そういう意味ではノーマン・クックが参加し、リズム的に幅を広げた前々作は面白い試みだったと思う。しかし今作には「バーチャルな懐メロ感」と僕が形容した前作の停滞感を打ち破るほどのブレイク・スルーはなかったと言わなければならない。おそらくこの路線であれば本国でそれなりの人気は得られるだろう。日本でもネクロフィリアっぽいポップオタクみたいな人たちには愛好されるかもしれないけれど、これを聴くならハウスマーティンズの旧譜を聴いていたいと僕は思った。
 

 
SUMMER OF LOVE Picadilly Circus 6梅

かつて杉真理と松尾清憲が組んでいたBOXというユニットに伊豆田洋之やチューリップの上田雅利らを加えて発展的にできたのがこのピカデリー・サーカスであり、昨年暮れにリリースされた本作が2枚目のアルバムである。メンバーを見れば分かるようにビートルズを初めとするブリティッシュ・ロック、ポップのエッセンスを正統に継承し、達者なソング・ライティングと危なげのない構成で聞かせる。そういう音楽の好きな人なら思わずニヤッとしてしまうカラフルでポップな分かりやすいアルバムだ。

もちろんそのことにケチをつける気はない。作品としてよくできていることは間違いのないことだ。だがこのアルバムが音楽の、ロックの「現場」で作られているかと問われれば僕は首を横に振るしかないだろう。それはこのバンドの1枚目のアルバムでも感じたことだし、杉がソニー・レコードを離れてからリリースした作品にも感じていたことだ。この現場性のなさは結局それが何かを切り開いて行くオープンな力に欠けていることから来ている。これを聴いていると音楽が限りなく自閉して行くような気がするのだ。

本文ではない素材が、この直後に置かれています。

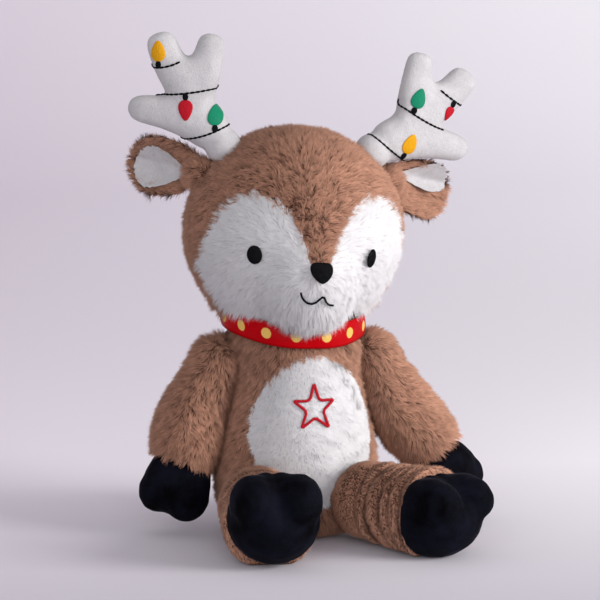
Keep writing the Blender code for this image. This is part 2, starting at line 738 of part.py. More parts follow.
def leaf(start, end, half_width, thickness, forward):
    """A leaf along X from start to end, cupped to the front, whose middle lies this far forward."""

    def shape(point):
        share = (point.x + 1) / 2
        along = start + (end - start) * share
        across = point.y * half_width * blended(EAR_OUTLINE_SHARES, share)
        hollow = 1 - (across / (EAR_WIDTH / 2)) ** 2
        cup = EAR_CUP * hollow * min(max(along / EAR_LENGTH * 2, 0), 1)
        return Vector((along, cup - forward + thickness * point.z / 2, across))

    return ball_mesh(shape, LIMB_FACETS, PAD_RINGS * 2)


def make_ear(side, parent):
    frame = ear_frame(side)
    shell = leaf(-EAR_ROOT, EAR_LENGTH, EAR_WIDTH / 2, EAR_THICKNESS, 0)
    shell = relieved(facing_out(placed(shell, frame)), frame, "Y", EAR_FLOP, head_hull)
    root = ball(frame.translation, EAR_NOSE_RADIUS)
    piece(f"ear_{side}", joined(shell, root), "brown_plush", parent)
    forward = (EAR_THICKNESS + EAR_LINING_THICKNESS) / 2 + SEWN_GAP * 2
    lining = leaf(EAR_LENGTH * 0.20, EAR_LENGTH * 0.92, EAR_WIDTH * 0.37, EAR_LINING_THICKNESS, forward)
    piece(f"ear_lining_{side}", facing_out(placed(lining, frame)), "white_velour", parent)


def facing_out(mesh):
    """A mirrored frame turns a mesh's faces inwards, and this turns them out again."""
    bm = bmesh.new()
    bm.from_mesh(mesh)
    return mesh_of(bm)


def antler_mesh():
    """Stuffed tines that flow into one another, grown round a skeleton of bones, flat from front to back."""
    bm = bmesh.new()
    verts = {}
    for name, ((x, z), _) in ANTLER_BONE_SHARES.items():
        verts[name] = bm.verts.new((x * ANTLER_HEIGHT, 0, z * ANTLER_HEIGHT))
    for pair in ANTLER_BONES:
        bm.edges.new([verts[name] for name in pair])
    mesh = bpy.data.meshes.new("antler")
    bm.to_mesh(mesh)
    bm.free()
    scratch = bpy.data.objects.new("antler", mesh)
    CUTTERS.objects.link(scratch)
    scratch.modifiers.new("Skin", "SKIN").use_smooth_shade = True
    for at, (_, radius) in zip(mesh.skin_vertices[0].data, ANTLER_BONE_SHARES.values()):
        at.radius = (radius * ANTLER_HEIGHT, radius * ANTLER_HEIGHT)
    mesh.skin_vertices[0].data[0].use_root = True
    smooth = scratch.modifiers.new("Subdivision", "SUBSURF")
    smooth.levels = smooth.render_levels = 2
    scratch.modifiers.new("Decimate", "DECIMATE").ratio = ANTLER_FACES_SHARE
    bpy.context.view_layer.update()
    graph = bpy.context.evaluated_depsgraph_get()
    form = bpy.data.meshes.new_from_object(scratch.evaluated_get(graph))
    bpy.data.objects.remove(scratch)
    return placed(form, Matrix.Diagonal((1, ANTLER_FLATTENING_SHARE, 1, 1)))


def make_antler(side, parent):
    frame = antler_frame(side)
    form = relieved(facing_out(placed(antler_mesh(), frame)), frame, "Y", ANTLER_TILT, head_hull)
    antler = joined(form, ball(frame.translation, ANTLER_NOSE_RADIUS))
    flat = antler.copy()
    flat.transform(frame.inverted())
    tree = bvh_of(facing_out(flat))
    piece(f"antler_{side}", antler, "white_velour", parent)

    def front(x, z, lift):
        """A point over the antler's front. Past its edge it stays on the edge."""
        at, normal, _, _ = tree.ray_cast(Vector((x, -ANTLER_HEIGHT, z)), Vector((0, 1, 0)))
        if at is None:
            at, normal, _, _ = tree.find_nearest(Vector((x, 0, z)))
        return at + normal * lift

    for name, (first, last, sag, bulb_share, up, colour) in STRING_SHARES[side].items():
        start, end = Vector(first) * ANTLER_HEIGHT, Vector(last) * ANTLER_HEIGHT
        lift = SEWN_GAP + STRING_LIFT + STITCH_WIDTH / 2

        def on_string(share):
            at = start.lerp(end, share)
            return at.x, at.y - sag * ANTLER_HEIGHT * 4 * share * (1 - share)

        route = [front(*on_string(i / STRING_POINTS), lift) for i in range(STRING_POINTS + 1)]
        x, z = on_string(bulb_share)
        cap_z = z + up * BULB_CAP_WIDTH / 2
        cap = pad(
            lambda a, b, l: front(x + a, cap_z + b, l), BULB_CAP_WIDTH / 2, BULB_CAP_WIDTH / 2,
            SEWN_GAP + STRING_LIFT, STITCH_WIDTH,
        )
        string = joined(thread(route, STITCH_WIDTH), cap)
        piece(f"string_{name}_{side}", facing_out(placed(string, frame)), "black_thread", parent)
        bulb_z = cap_z + up * ((BULB_CAP_WIDTH + BULB_HEIGHT) / 2 + SEWN_GAP * 2)
        bulb = pad(
            lambda a, b, l: front(x + a, bulb_z + b, l), BULB_WIDTH / 2, BULB_HEIGHT / 2,
            SEWN_GAP + STRING_LIFT, STITCH_WIDTH,
        )
        piece(f"bulb_{name}_{side}", facing_out(placed(bulb, frame)), colour, parent)


def bvh_of(mesh):
    bm = bmesh.new()
    bm.from_mesh(mesh)
    tree = BVHTree.FromBMesh(bm)
    bm.free()
    return tree


# Limbs


def make_arm(side, parent):
    frame = arm_frame(side)
    profile = [(0, -SHOULDER_RADIUS)] + [nose_point(SHOULDER_RADIUS, step) for step in range(1, 5)]
    profile += [(share * ARM_WIDTH / 2, along * ARM_LENGTH) for along, share in ARM_PROFILE_SHARES]
    profile += [(0, ARM_LENGTH)]
    arm = facing_out(placed(turned(profile), frame))
    arm = cut(arm, torso_hull(-SEWN_GAP))
    nose = ball(frame.translation, SHOULDER_RADIUS)
    piece(f"arm_{side}", joined(arm, nose), "brown_plush", parent)

    cuff = ARM_LENGTH + SEWN_GAP
    main = oval(
        (0, 0, cuff + HAND_LENGTH * 0.42), (HAND_WIDTH * 0.49, HAND_DEPTH / 2, HAND_LENGTH * 0.54), LOBE_FACETS
    )
    lobes = [
        oval(
            (sign * HAND_WIDTH * 0.22, 0, cuff + HAND_LENGTH * 0.62),
            (HAND_WIDTH * 0.29, HAND_DEPTH * 0.44, HAND_LENGTH * 0.38),
            LOBE_FACETS,
        )
        for sign in SIDES.values()
    ]
    hand = joined(main, *lobes)
    above = block((-HAND_WIDTH, -HAND_WIDTH, -CUT_OVERRUN), (HAND_WIDTH, HAND_WIDTH, cuff))
    hand = facing_out(placed(cut(hand, above), frame @ Matrix.Rotation(HAND_TURN, 4, "Z")))
    piece(f"hand_{side}", hand, "black_velvet", parent)


def make_leg(side, parent):
    frame = leg_frame(side)
    profile = [(0, -HIP_RADIUS)] + [nose_point(HIP_RADIUS, step) for step in range(1, 5)]
    steps = LEG_WRINKLES * 2
    start = LEG_PROFILE_SHARES[0][0]
    for i in range(steps + 1):
        along = start + (1 - start) * i / steps
        ripple = LEG_WRINKLE * math.cos(math.pi * i)
        profile.append((blended(LEG_PROFILE_SHARES, along) * LEG_WIDTH / 2 - LEG_WRINKLE + ripple, along * LEG_LENGTH))
    profile += [(0, LEG_LENGTH)]
    leg = facing_out(placed(turned(profile), frame))
    piece(f"leg_{side}", cut(leg, floor_block()), "brown_plush", parent)

    cuff = LEG_LENGTH + SEWN_GAP
    main = oval((0, 0, cuff), (FOOT_WIDTH / 2, FOOT_HEIGHT / 2, FOOT_LENGTH), LIMB_FACETS)
    lobes = [
        oval(
            (sign * FOOT_WIDTH * 0.23, FOOT_HEIGHT * 0.20, cuff + FOOT_LENGTH * 0.38),
            (FOOT_WIDTH * 0.26, FOOT_HEIGHT * 0.30, FOOT_LENGTH * 0.70),
            LOBE_FACETS,
        )
        for sign in SIDES.values()
    ]
    foot = joined(main, *lobes)
    behind = block((-FOOT_WIDTH, -FOOT_WIDTH, -LEG_LENGTH), (FOOT_WIDTH, FOOT_WIDTH, cuff))
    foot = facing_out(placed(cut(foot, behind), frame))
    piece(f"foot_{side}", cut(foot, floor_block()), "black_velvet", parent)


for old in list(bpy.data.objects):
    bpy.data.objects.remove(old)
DEER = collection("Plush deer")
CUTTERS = collection("Cutters")
CUTTERS.hide_render = True

make_torso()
make_belly()
make_ribbon()
make_tail(pivot("tail_pivot", tail_frame()))
head_pivot = pivot("head_pivot", Matrix.Translation((0, 0, TORSO_HEIGHT)))
make_head(head_pivot)
make_face(head_pivot)
for side in SIDES:
    make_ear(side, pivot(f"ear_pivot_{side}", Matrix.Translation(ear_frame(side).translation), head_pivot))
    make_antler(side, pivot(f"antler_pivot_{side}", Matrix.Translation(antler_frame(side).translation), head_pivot))
    make_arm(side, pivot(f"arm_pivot_{side}", Matrix.Translation(arm_frame(side).translation)))
    make_leg(side, pivot(f"leg_pivot_{side}", Matrix.Translation(leg_frame(side).translation)))
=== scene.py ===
"""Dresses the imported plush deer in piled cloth, velour, velvet, a satin ribbon and embroidery."""

import math

import bmesh
import bpy
import numpy as np
from mathutils import Matrix, Vector
from mathutils.bvhtree import BVHTree
from mathutils.kdtree import KDTree


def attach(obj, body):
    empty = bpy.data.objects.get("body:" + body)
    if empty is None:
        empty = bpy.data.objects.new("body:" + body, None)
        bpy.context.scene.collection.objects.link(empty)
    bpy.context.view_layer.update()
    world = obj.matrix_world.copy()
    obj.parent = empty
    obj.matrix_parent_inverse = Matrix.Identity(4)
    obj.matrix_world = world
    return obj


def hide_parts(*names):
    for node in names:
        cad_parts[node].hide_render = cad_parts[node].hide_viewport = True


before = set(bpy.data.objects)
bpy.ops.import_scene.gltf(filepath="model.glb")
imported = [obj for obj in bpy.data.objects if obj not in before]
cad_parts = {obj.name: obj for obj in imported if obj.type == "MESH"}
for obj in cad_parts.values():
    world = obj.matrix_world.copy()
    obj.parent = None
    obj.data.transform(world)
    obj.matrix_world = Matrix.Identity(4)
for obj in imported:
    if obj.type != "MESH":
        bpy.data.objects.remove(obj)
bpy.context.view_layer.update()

# The torso is a stuffed pear of brown plush: a front and two back panels, sewn at the sides and the spine.
# The cloth's backing is the closed form, and the pile that shows grows out of it in tufts, leaning down.
# Tufts lean together in small clumps, and their roots are painted darker than their tips: painted shade, the
# dark that falls down between the tufts.
MM = 0.001
TORSO_HEIGHT = 157 * MM
TORSO_WIDTH = 116 * MM
TORSO_DEPTH = 110 * MM
TORSO_WIDTH_SHARES = (
    (0.00, 0.64), (0.03, 0.80), (0.08, 0.90), (0.17, 0.975), (0.31, 1.00), (0.45, 0.95),
    (0.58, 0.865), (0.70, 0.795), (0.81, 0.785), (0.90, 0.83), (1.00, 0.835),
)
TORSO_DEPTH_SHARES = (
    (0.00, 0.64), (0.03, 0.80), (0.08, 0.90), (0.17, 0.975), (0.31, 1.00), (0.45, 0.985),
    (0.58, 0.945), (0.70, 0.90), (0.81, 0.87), (0.90, 0.86), (1.00, 0.86),
)
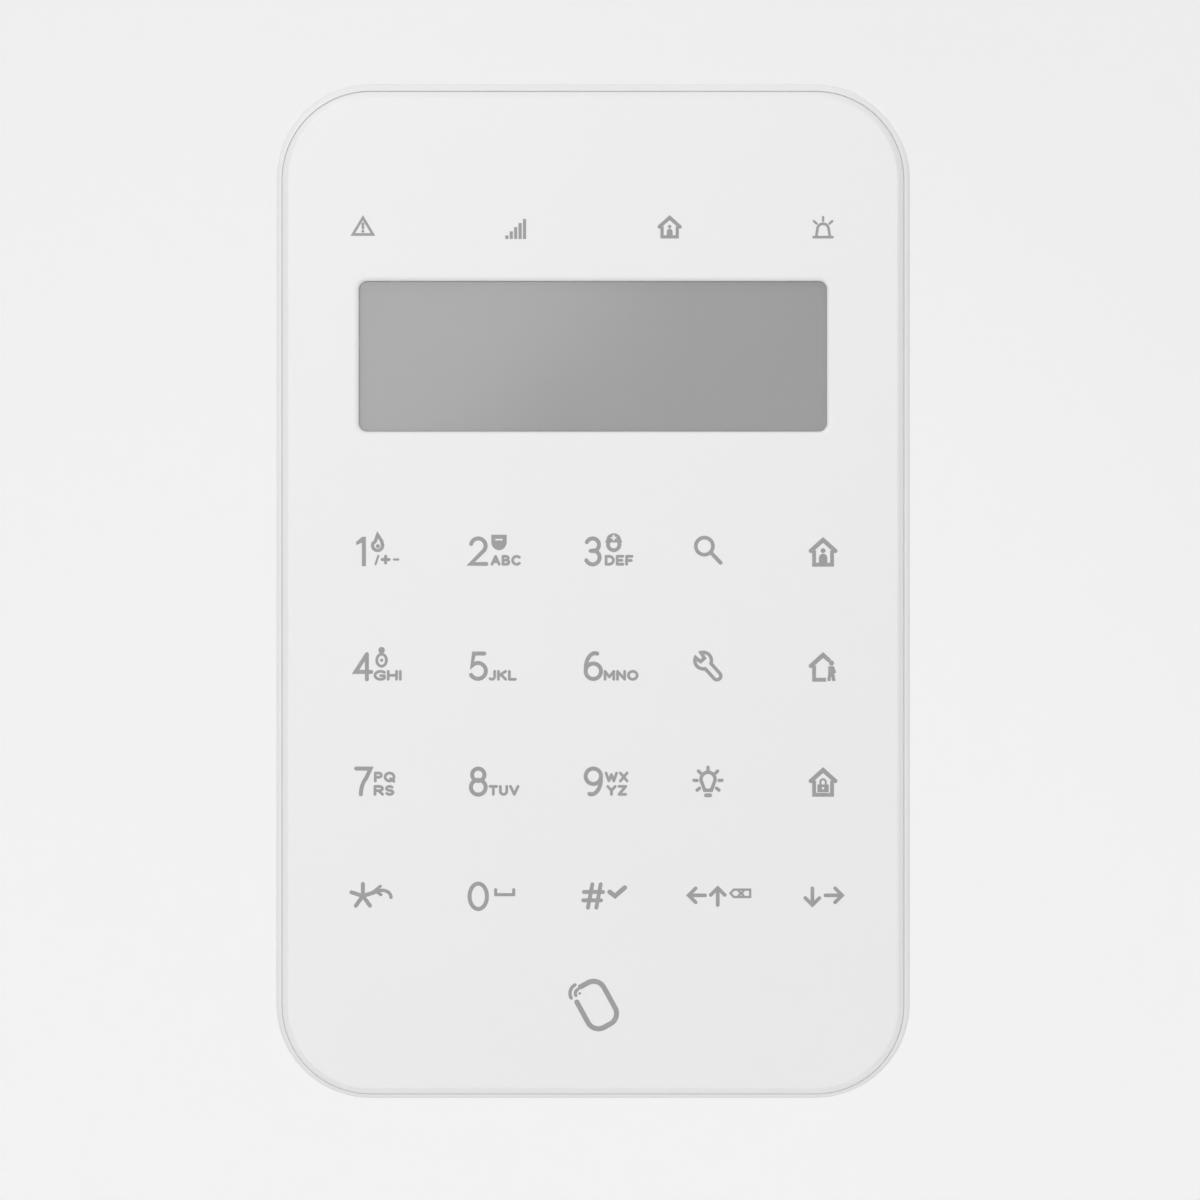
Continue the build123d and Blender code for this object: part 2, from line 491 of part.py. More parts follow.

それはどこか、常連ばかりが集うパブか何かに間違って足を踏み入れてしまったような居心地の悪さを感じさせる。お互い気心の知れた者どうし、内輪で分かる言葉だけで交わされる会話、その輪の中にいる者には楽しいだろうが部外者には何の意味もない冗談、この音楽はそのようななま暖かい仲良しクラブの中に閉じこもってそこから出てこようとしない。同時期にリリースされた松尾清憲のソロには日常を異化する力が十分にあるのに、ここにあるのはただ日常の傷を互いに舐め合うような趣味的な箱庭だけだ。
 

 
SPIN 松尾清憲 7松

昨日紹介したピカデリー・サーカスのアルバムを聴くと、そこで松尾だけが異彩を放っていることが分かるだろう。BOXのときには杉真理とのバランスにおいて絶妙に作用していた松尾の異化作用は、しかしピカデリー・サーカスのアルバムでは、全体の比重が同窓会的、あるいはディナーショー的予定調和に大きく傾いていることとも相まって、むしろ一人場違いな印象を与えるに至っていると僕は感じない訳には行かない。あの「温かい」雰囲気の中で松尾の声だけが10度くらい低い冷気を放っているようなのだ。

そう、松尾はそもそも強烈な異化作用を持つアーティストだった。その声、その風貌、「愛しのロージー」を初めて聴いたとき、僕はその奇妙に歪んだ音像と決して美声とは言えない声に強く耳を引きつけられると同時に、その奥にあるポップとしかいいようのないメロディラインやコード進行に脳味噌の中枢を直撃されてしまっていたのだ。XTCあたりをきちんと聴いていればあるいは免疫もあったのかもしれないが、いかんせん当時の僕はまだまだ純朴であり、松尾のヒネリに手もなくやられてしまったのだった。

その松尾の最新作であるが、ギターに白井良明、コーラスに鈴木さえ子、作詞はサエキけんぞうというクレジットだけで涙が出そうな傑作である。というか松尾清憲に傑作以外のアルバムが存在するとすればそれは名作だというくらいこの人の作るものには間違いがないのである。このアルバムでも彼の歪んだポップ・センスは全開であり、そこには日常の隣りにぽっかりと開いた異世界への入り口がある。この中毒性、習慣性のある異形のポップをポップおたくに独占させるのはもったいなさ過ぎると僕は思うのだ。